On the heels of the first of two nights of the Zucchini Grotto 24 x 24 cabaret, I find myself home before midnight with no reason to be up terribly late.  This week of 2AM bedtimes has finally caught up to me, and I’m fighting a cold and the impact of having run into a wall.  So while I have a great deal to say about the last two days of work in The Ark, I will keep it a little brief.

Mornings have been taken up with music rehearsals, for the most part.  We will be reading “Threepenny Opera” and “Rise and Fall of the City of Mahagonny” late next week, and the idea is to cover as much of the score as we can — albeit briefly — so that we can do proper service to the operas when we take a closer look at them.  I’m very excited about “Threepenny” because I’ve been asked to read Macheath, which means I’ll be trying to breathe life into some juicy song solos.  It’s quite clear that the musical holds a dear place in the heart of many of The Ark participants, and that makes the music rehearsals a great joy.

Yesterday we read “Man Equals Man” (also known as “A Man’s A Man”) and today we read “Saint Joan of the Stockyards“.  Both of these plays are uncannily relevant to the events of today, and both come from a period on Brecht’s life (around 1926 to 1929) where we was finding his own voice and form in his work.

The central plot of yesterday’s play — which I think will rapidly float its way to the top of my list of favorite plays in general — describes conversion of a simple porter into a ruthless killer through a series of events orchestrated by a group of soldiers.  The porter’s identity is gradually stripped away and replaced using totally logical means, and in a script that holds such prescience over the Milgram Experiment and the Abu Ghraib tragedy as to cause my skin to crawl, Brecht has crafted a work that spans the extremes of comedy and horror.  At one point our poor porter is forced to deliver his own funeral oration — it’s powerful stuff.  I want to see a production of this play.  Very badly.  And I bet you would, too.

“Saint Joan of the Stockyards” could have been written last year.  Get this: the story revolves around greed-driven meat packers and livestock breeders and wholesalers who artificially inflate and manipulate the market for canned meat, leading to an eventual stock market collapse, massive job losses, bank failures, and a depression.  Sounds horribly topical, and many of the ‘fake’ newspaper headlines that appear in the play seem pulled right from today’s newspapers.  The construction of the plays is fascinating because it uses classical theatre forms to destroy the form of classical theatre.  He employs rhetoric and verse, and scads of choral speaking;  I spotted more than a few allusions to Shakespeare in the play; yet he does not stick to a classical, Aristotelian style of narrative.  It was probably around the creation of this play (which came after “Threepenny Opera”) that Brecht began to form the basis of his idea of the “epic theatre“, about which he says “catharsis is not the main object: hero and spectator are not the ‘victim’”.  It’s hard to find a ‘hero’ at all in Saint Joan, and the messages in the play contradict each other intentionally and demand a response from the viewer.  And it’s easy to see why this isn’t everyone’s cup of tea: it’s an exhausting play to read because so much is happening and so many different ideas are being presented.  At its completion — especially among a group of 40 artists who have just read it — we demand discussion.  Love it.
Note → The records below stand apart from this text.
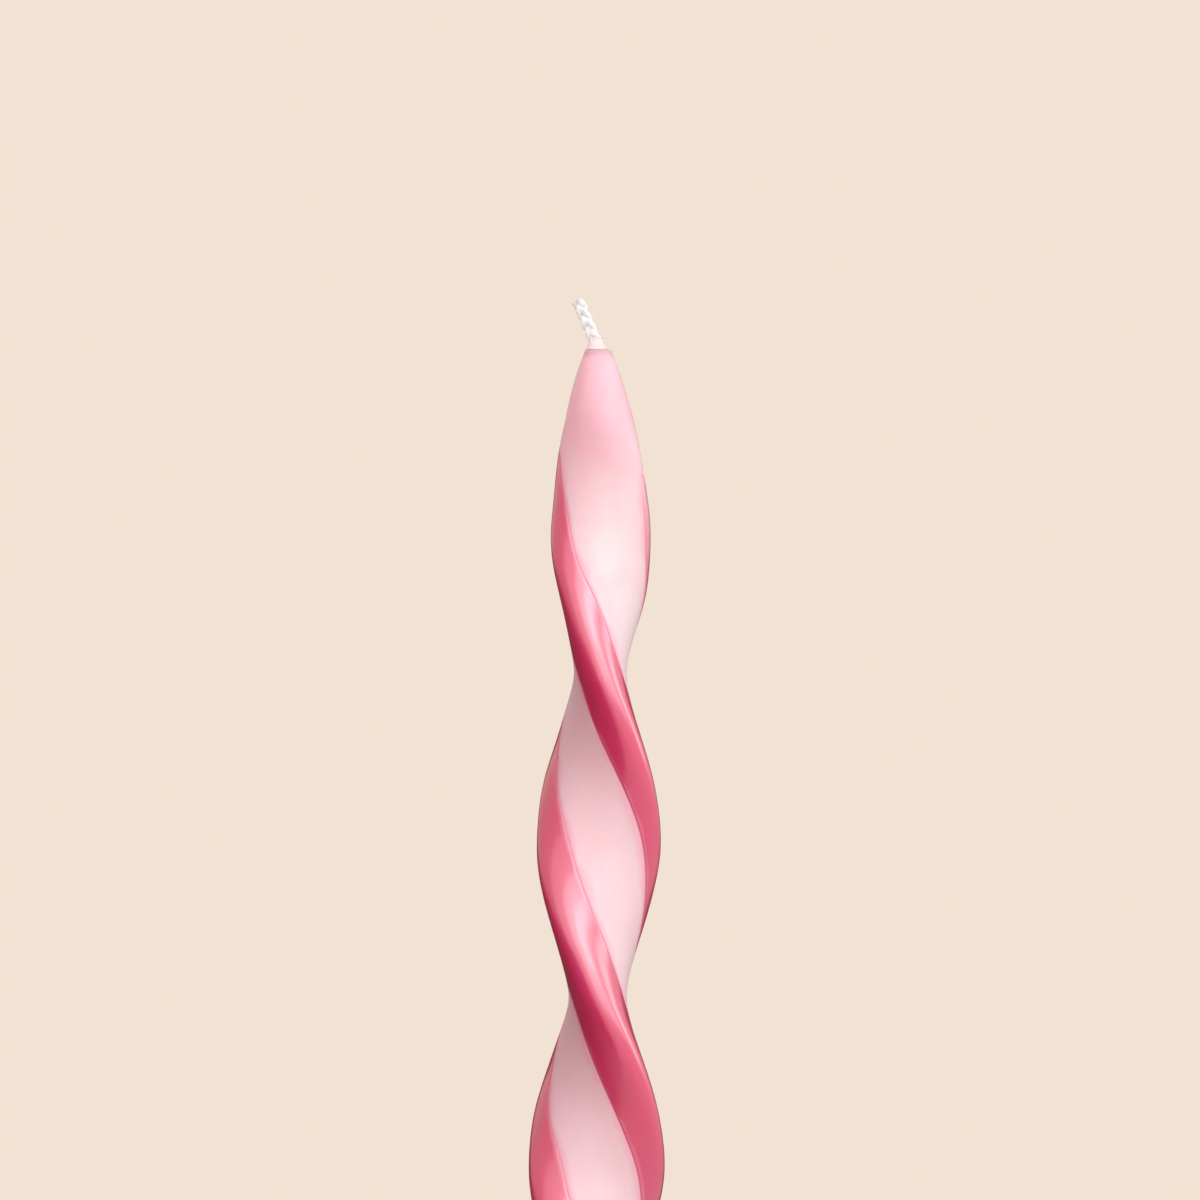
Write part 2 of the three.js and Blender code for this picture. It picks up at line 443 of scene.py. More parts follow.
@dataclass(frozen=True)
class Strip:
    """Where one dark strip lies: its edge of the section, its width and its two tongues."""

    name: str
    side: float
    wrap: float
    start: float
    start_run: float
    start_power: float
    end: float
    end_run: float = 30 * MM
    end_power: float = 0.3
    round_run: float = 4.0 * MM
    depth: float = 1.0 * MM
    margin_depth: float = 0.14 * MM
    thin_share: float = 0.25
    tongue_wrap: float = 3.0
    strays: tuple[Stray, ...] = ()

    def height_of(self, end: End, form: TaperForm) -> float:
        """The height of one of the strip's ends."""
        return form.height - self.start if end is End.UPPER else self.end

    def share(self, z: float, form: TaperForm) -> float:
        """How full the strip is at height z: 1 along its middle, and less in its tongues.

        Args:
            z: The height above the base.
            form: The candle's form.

        Returns:
            The share, 0 at and beyond the ends.
        """
        below_top = self.height_of(End.UPPER, form) - z
        above_end = z - self.height_of(End.LOWER, form)
        from_top = np.clip(below_top / self.start_run, 0, 1) ** self.start_power
        from_end = np.clip(above_end / self.end_run, 0, 1) ** self.end_power
        rounded = np.clip(min(below_top, above_end) / self.round_run, 0, 1) ** 0.5
        return float(min(from_top, from_end) * rounded)

    def reach(self, z: float, form: TaperForm) -> tuple[float, float]:
        """Where the strip's two margins lie.

        Args:
            z: The height above the base.
            form: The candle's form.

        Returns:
            How far the earlier and the later margin are from the strip's edge of the section, in
            radians.
        """
        full = self.share(z, form)
        even = math.radians(max(self.tongue_wrap, self.wrap * full))
        strayed = [sum(stray.at(z, margin) for stray in self.strays) * full for margin in Margin]
        return even + strayed[0], even + strayed[1]

    def to_margin(self, z: float, form: TaperForm, angles: Array) -> Array:
        """The distance along the skin to the strip's nearer margin.

        Args:
            z: The height above the base.
            form: The candle's form.
            angles: Angles round the section, within the strip.

        Returns:
            The distances.
        """
        middle = math.radians(self.side)
        earlier, later = self.reach(z, form)
        before = form.arc(z, middle - earlier, angles)
        after = form.arc(z, angles, middle + later)
        return np.minimum(before, after)

    def side_gap(self, form: TaperForm, z: float, angles: Array) -> Array:
        """The distance along the skin, to either side, from the tongue's width at an end.

        Args:
            form: The candle's form.
            z: A height beyond the end.
            angles: Angles round the section.

        Returns:
            The distances, 0 straight beyond the end.
        """
        middle, half = math.radians(self.side), math.radians(self.tongue_wrap)
        away = np.abs((angles - middle + math.pi) % (2 * math.pi) - math.pi)
        return form.arc(z, half, np.maximum(away, half))

    def thickness(self, z: float, across: Array, form: TaperForm) -> Array:
        """The strip's thickness at height z.

        Args:
            z: The height above the base.
            across: Where across the strip, from -1 to 1 at its margins.
            form: The candle's form.

        Returns:
            The thickness at each place.
        """
        full = max(self.share(z, form), self.thin_share)
        return (self.margin_depth + (self.depth - self.margin_depth) * (1 - across**2)) * full


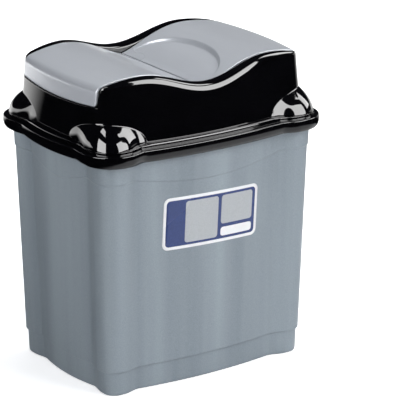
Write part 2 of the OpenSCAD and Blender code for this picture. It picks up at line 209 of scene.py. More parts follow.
def loft(rings: Array, closed: bool) -> Mesh:
    """Makes a closed mesh from rings of points.

    Args:
        rings: points in millimetres, as ring, station, axis; marks after the axes are left out.
        closed: whether the last ring joins the first; if not, both ends are capped.

    Returns:
        The mesh, with its faces pointing outwards.
    """
    m, n = rings.shape[:2]
    bm = bmesh.new()
    verts = [bm.verts.new(p) for p in (rings[..., :3].reshape(-1, 3) * MM).tolist()]
    for i in range(m if closed else m - 1):
        a, b = i * n, (i + 1) % m * n
        for k in range(n):
            j = (k + 1) % n
            bm.faces.new((verts[a + k], verts[b + k], verts[b + j], verts[a + j]))
    if not closed:
        bm.faces.new(verts[:n])
        bm.faces.new(verts[(m - 1) * n :])
    bmesh.ops.recalc_face_normals(bm, faces=bm.faces)
    return bm


def slab(upper: Array, lower: Array) -> Mesh:
    """Makes a closed mesh from two grids of points and a rim between them.

    Args:
        upper: points of one face in millimetres, as row, column, axis.
        lower: points of the other face.

    Returns:
        The mesh, with its faces pointing outwards.
    """
    m, n = upper.shape[:2]
    bm = bmesh.new()
    both = np.concatenate([upper.reshape(-1, 3), lower.reshape(-1, 3)]) * MM
    verts = [bm.verts.new(p) for p in both.tolist()]
    for i in range(m - 1):
        for j in range(n - 1):
            a = i * n + j
            bm.faces.new((verts[a], verts[a + n], verts[a + n + 1], verts[a + 1]))
            a += m * n
            bm.faces.new((verts[a], verts[a + 1], verts[a + n + 1], verts[a + n]))
    rim = list(range(n)) + [i * n + n - 1 for i in range(1, m)]
    rim += [(m - 1) * n + j for j in range(n - 2, -1, -1)] + [i * n for i in range(m - 2, 0, -1)]
    for a, b in zip(rim, rim[1:] + rim[:1]):
        bm.faces.new((verts[a], verts[b], verts[b + m * n], verts[a + m * n]))
    bmesh.ops.recalc_face_normals(bm, faces=bm.faces)
    return bm


def make_object(name: str, bm: Mesh, material: Material) -> Piece:
    """Turns a mesh into a named, smooth-shaded object with one material.

    Args:
        name: the piece's name.
        bm: the mesh, which is freed.
        material: its finish.

    Returns:
        The new object, linked to the scene.
    """
    mesh = bpy.data.meshes.new(name)
    bm.to_mesh(mesh)
    bm.free()
    mesh.materials.append(material)
    mesh.shade_smooth()
    obj = bpy.data.objects.new(name, mesh)
    bpy.context.scene.collection.objects.link(obj)
    return obj


def mark(piece: Piece, name: str, values: Array) -> None:
    """Stores one number a vertex on a piece, for its node tree."""
    layer = piece.data.attributes.new(name, "FLOAT", "POINT")
    layer.data.foreach_set("value", np.asarray(values, dtype=np.float32).ravel())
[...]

The past two days’ plays have really begun to shake my perceptions of the “proper” form of theatre.  North American theatre today is so caught up in realism and catharsis as the preferred means of connecting with the audience.  Brecht presents a mode of presentation that allows for catharsis and realism but does not make them the end to which his means are bent.  Brecht will put characters into deeply tragic situations, and then jar you by giving you just enough extra information to keep you from forgetting you’re watching a play.  One of his favorite methods for doing this in his early work is to set the events in a foreign land where the rules of geography and culture don’t jive with what we know to be true (Shlink, in “In the Jungle of Cities” is purported to be a Chinese man who lives in a place called Yokohama and is referred to as a Malay.  One could argue that this is all a bad accident, or that it was done on purpose to keep you from buying into the story completely.  Shakespeare, it can be argued, did the same thing by setting plays in Vienna [Austria] and then giving all the characters Italian names).  Up until this week I would have cast off those kinds of things as “errors” or “laziness”: now they’re a whole world of production possibility.

As you can probably tell from the way I’m writing, my brain is full.  Tomorrow is an all-music day, which makes me happy because it’ll give me a bit more time to digest the plays we’ve read this week.  What a ride.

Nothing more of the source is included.